The conflict in the Middle East has entered a new phase, but the cyber threats remain. Geopolitical threat actors have been targeting critical infrastructure across sectors.
With security agencies issuing warnings of attacks exploiting energy, water and government facilities in the U.S., it’s clear that organizations far from the battlefield remain in scope.
SVP of Risk and Threat Exposure Management at Dataminr.
Those aren’t the only industries impacted by the threats. Earlier in the conflict over 150 retaliatory hacktivist incidents slammed the financial sector almost immediately. Most of the organizations affected were responding with cyber risk frameworks built for a different adversary.
While criminal actors optimize for profit: gain access, steal data, encrypt systems, collect payment. Geopolitical actors follow a different logic. Their goal is to undermine trust in critical systems, disrupt operations and create uncertainty.
From reaction to pre-emption
The old ‘detect and respond’ approach isn’t enough anymore. If you wait for an attack to happen, you’re already behind. Real resilience is about spotting the threat early and fixing the vulnerabilities that allow an attack to work in the first place.
This requires a new way of calculating risk. The industry has long used a static formula: Risk = Threat x Exposure x Impact. That formula is no longer sufficient because it ignores the variable of time.
We have to factor in how fast attackers move compared to how quickly we can stop them before they strike. Projections indicate that the time to exploit a new vulnerability will soon drop from days to minutes. A manual response process cannot compete with a ten-minute exploitation window.
The high cost of the status quo
Using the financial sector as a case study, we can quantify the potential harm these geopolitical cyber threats pose. Proprietary Dataminr cyberloss data shows that the mean loss for a serious cyber incident at a mid-size bank with $1 billion in assets is $36.3 million, while worst-case scenarios can exceed $217 million.
The mean loss per serious incident for financial institutions in 2024 reached $41.8M — the highest ever recorded. Organizations cannot outspend the threat, so they have to out-prioritize it.
Current risk frameworks were built to measure breach costs, recovery time, and data loss. Geopolitical campaigns are designed to produce outcomes those metrics do not capture: payment uncertainty, confidence erosion, and operations built to look like noise until the damage is visible.
Why standard playbooks break down
Geopolitical-style intrusions are harder to detect because the attacker behaves like a patient operator. They rely on legitimate credentials, trusted vendor access, and low-volume actions that register as normal operational activity.

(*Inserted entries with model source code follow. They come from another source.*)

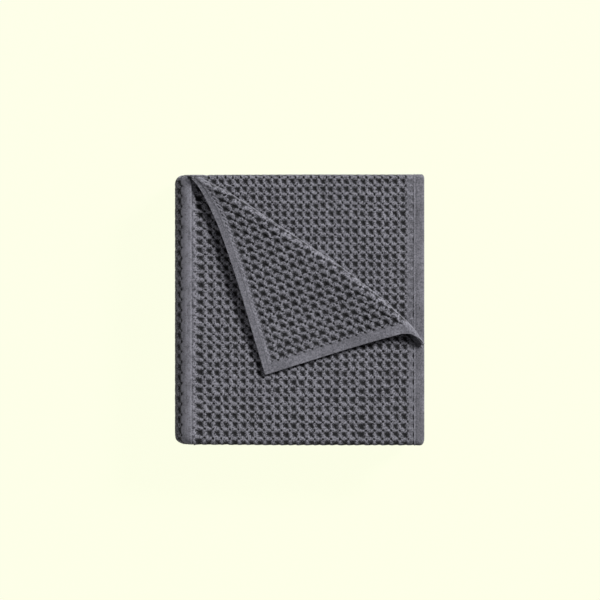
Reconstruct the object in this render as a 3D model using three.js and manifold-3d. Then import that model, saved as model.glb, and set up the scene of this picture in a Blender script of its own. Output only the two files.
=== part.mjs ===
// A folded waffle bath towel, in millimetres, +Z up, origin at the middle of its underside.
// One cloth: its far end is turned back over its face, its width is folded in three,
// the strip is rolled up flat in four panels, and the top ply's corner is turned over.
import * as THREE from "three";
import { mergeVertices } from "three/addons/utils/BufferGeometryUtils.js";
import Module from "manifold-3d";

// The cloth
const TOWEL_LENGTH = 1400;
const CLOTH = 2.0;
const GAP = 0.6;
const PLY = CLOTH + GAP;
const COLOUR = 0x5d5d66;

// The folded bundle: half its size each way
const HALF_WIDTH = 107.5;
const HALF_DEPTH = 116.6;

// Levels of the strip's middle in each panel, in plies above the lowest one
const TOP_LEVEL = 18.5;
const BOTTOM_LEVEL = 2.5;
const THIRD_LEVEL = 8.5;
const INNER_LEVEL = 14.5;

// Levels of the three widths of cloth about the strip's middle, outward positive:
// alone, under the turned end, and the turned end itself
const ALONE = { first: 1.5, outer: -0.5, tucked: 0.5 };
const COVERED = { first: 1.5, outer: -1.5, tucked: -0.5 };
const TURNED = { first: 2.5, outer: -2.5, tucked: 0.5 };

// Bends of the strip
const SHOULDER_RADIUS = 3 * PLY + 0.5;
const TURN_RADIUS = 3 * PLY;
const OUTER_REACH = 2.5 * PLY + CLOTH / 2;
const RIGHT_TURN_INSET = 4.5;
const SHOULDER_X = -HALF_WIDTH + SHOULDER_RADIUS + OUTER_REACH;
const RIGHT_TURN_X = HALF_WIDTH - RIGHT_TURN_INSET - TURN_RADIUS - OUTER_REACH;
const END_TURN_X = 97;
const TURNED_HEM_X = -93.3;
const RAMP_START_X = -76;
const RAMP_END_X = -90.5;

// Edges of the first width, and how far the tucked hem stays off the front bend
const BACK_HEM_Y = 116.3;
const TUCKED_HEM_INSET = 2.5;

// Rounding of the two left corners as seen from above
const CORNER_EASE_X = -84;
const BACK_CORNER = 8;
const FRONT_CORNER = 6.5;

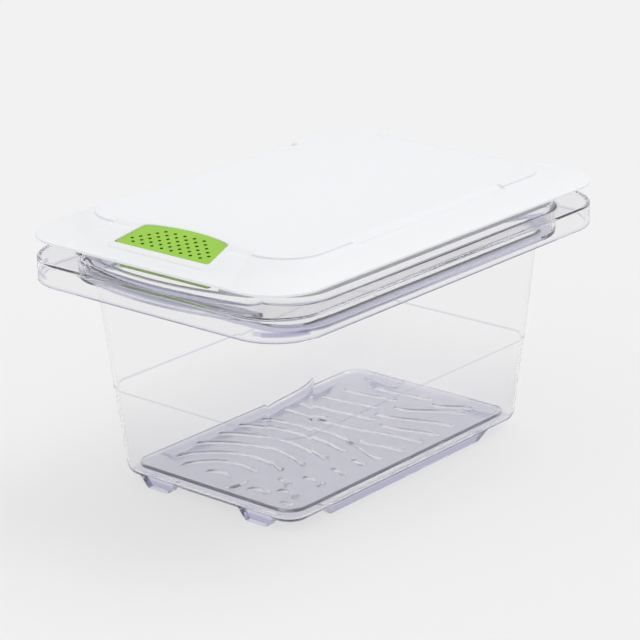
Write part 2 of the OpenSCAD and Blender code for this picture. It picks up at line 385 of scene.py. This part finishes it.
def flared_block(low_box, high_box, low, high, rounding=0.8):
    """Points and faces of a block whose base and top are two rectangles with small round corners."""
    rings = []
    turn = np.linspace(0, math.pi / 2, 5)
    for (x0, x1, y0, y1), z, shrink in (
        (low_box, low, rounding), (low_box, low + rounding, 0.0), (high_box, high, 0.0)):
        cx, cy, half_x, half_y = (x0 + x1) / 2, (y0 + y1) / 2, (x1 - x0) / 2, (y1 - y0) / 2
        for quarter, (sx, sy) in enumerate(((1, 1), (-1, 1), (-1, -1), (1, -1))):
            angle = turn + quarter * math.pi / 2
            x = cx + sx * (half_x - shrink - block_corner_r) + block_corner_r * np.cos(angle)
            y = cy + sy * (half_y - shrink - block_corner_r) + block_corner_r * np.sin(angle)
            rings.append(np.stack([x, y, np.full_like(x, z)], -1))
    rings = np.concatenate(rings).reshape(3, -1, 3)
    poles = [rings[0].mean(0), rings[-1].mean(0)]
    return np.concatenate([rings.reshape(-1, 3), poles]), capped_faces(3, rings.shape[1])


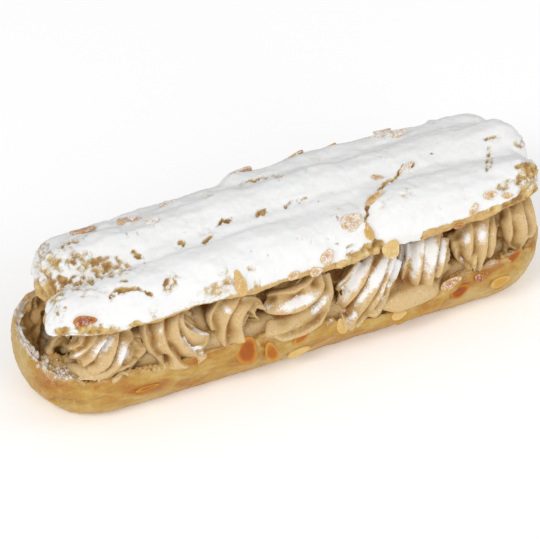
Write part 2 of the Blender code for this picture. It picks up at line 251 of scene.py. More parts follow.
def frayed(view, points, amount, wavelength, seed):
    """Places in the view, each moved a little at random, so that marks there get ragged edges."""
    moved = np.stack([rough(points, wavelength, seed), rough(points, wavelength, seed + 1)])
    return np.array(view) + amount * moved


def bubbles(points, size, seed):
    """How near each point is to a wall between bubbles: 0 at a wall, about 1 inside a bubble."""
    place = points / size
    cell = np.floor(place).astype(np.int64)
    nearest, second = np.full(len(points), 9.0), np.full(len(points), 9.0)
    for corner in itertools.product((-1, 0, 1), repeat=3):
        near_cell = cell + np.array(corner)
        middle = near_cell + np.stack([chance_at(near_cell, seed + k) for k in range(3)], axis=1)
        gap = np.linalg.norm(place - middle, axis=1)
        second = np.minimum(second, np.maximum(nearest, gap))
        nearest = np.minimum(nearest, gap)
    return np.clip((second - nearest) * 1.6, 0, 1)


def step(low, high, values):
    """0 below low, 1 above high, smooth between."""
    share = np.clip((values - low) / (high - low), 0, 1)
    return share * share * (3 - 2 * share)


def oval(view, middle_x, middle_y, half_x, half_y, lean=0, soft=0.5):
    """1 inside a leaning oval of the view, falling to 0 at its edge."""
    turn = math.radians(lean)
    across, down = view[0] - middle_x, view[1] - middle_y
    along = across * math.cos(turn) - down * math.sin(turn)
    beside = across * math.sin(turn) + down * math.cos(turn)
    return np.clip((1 - np.hypot(along / half_x, beside / half_y)) / soft, 0, 1)


def ovals(view, spots, soft=0.5):
    """The strongest of several ovals: each is strength, then the sizes that oval takes."""
    total = np.zeros(len(view[0]))
    for strength, *sizes in spots:
        total = np.maximum(total, strength * oval(view, *sizes, soft=soft))
    return total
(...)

Standard playbooks work for simple attacks with a clear start and end. Geopolitical threats are different; they are patient and use distractions to wear you down while they hide their real objective.
This puts pressure on the seams between technical response and business continuity, particularly for small and medium-size organizations.
Making decisions about operations, customer communications, payment flows, and vendor coordination under sustained uncertainty is the real challenge.
Three strategic shifts for business leaders
Most organizations have workable controls and solid compliance programs. What they typically cannot answer is which specific exposures matter most against the adversaries active right now, and which business services get disrupted first if those exposures are exploited. Three adjustments matter most:
- Adopt a threat-informed model Instead of just listing technical flaws, look at how an outsider could actually use them to get in. Your risk reports should focus on the three biggest threats to the business this quarter, not just a tally of how many patches you’ve installed.
- Test for business disruption Practice for a shutdown, not just a data leak. You need to know ahead of time if you’re willing to pull the plug on a critical system before you’re even 100% sure it’s been hacked. That’s a business call, not a technical one.
- Map supply chain exposure Across every industry, your biggest risk is often the partners you trust most. You need to know exactly which vendors have deep access to your payments or data. Don’t wait for an annual check-up to see if that trust is being abused—you need to be watching for it in real time.
The era of treating cyber risk as a separate IT problem is over. As geopolitical tensions continue to spill into digital systems, the goal for business leaders is no longer just “security,” but operational persistence.
Moving to a threat-informed strategy helps organizations stay ahead of politically-motivated attackers instead of just reacting to them.